La Corée sortit de la colonisation japonaise comme seul pays de la région durablement divisé en deux zones d’occupation, contentieux toujours brûlant. L’occupation nippone léguait aux futurs Etats indépendants des équipes de jeunes collaborateurs, fascinés par l’autoritarisme, l’ultranationalisme, le militarisme et la violence de leurs mentors. Jusqu’au cours des années 80, ils allaient souvent exercer le pouvoir suprême, de manière brutale et cynique, et entraver parfois jusqu’à aujourd’hui l’évolution démocratique.
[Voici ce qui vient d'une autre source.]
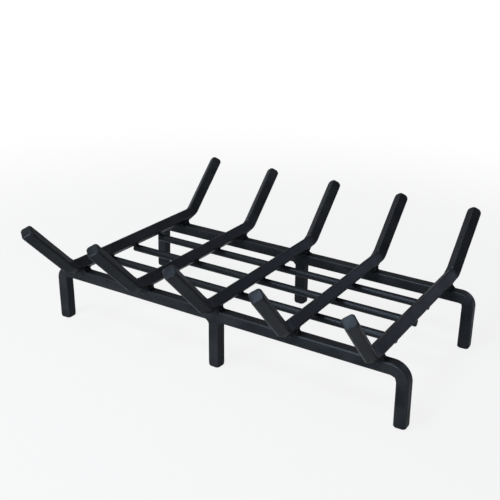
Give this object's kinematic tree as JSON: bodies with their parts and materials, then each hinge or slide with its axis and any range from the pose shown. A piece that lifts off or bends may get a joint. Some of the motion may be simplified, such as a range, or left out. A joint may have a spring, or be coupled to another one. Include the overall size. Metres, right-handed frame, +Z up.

La Corée du Nord est certes un musée du stalinisme, mais aussi l’héritière la plus fidèle du totalitarisme du Japon en guerre, jusque dans les méthodes de torture utilisées. Quant aux plaies ouvertes par la barbarie de l’armée japonaise, beaucoup suppurent encore. Elles sont attisées par l’insuffisante capacité du Japon à regarder son passé en face autant que par l’instrumentalisation des rancœurs à laquelle la Chine et les deux Corée — réconciliées sur ce point —recourent trop souvent. 1937, c’est aussi un aujourd’hui dont on ne sort pas.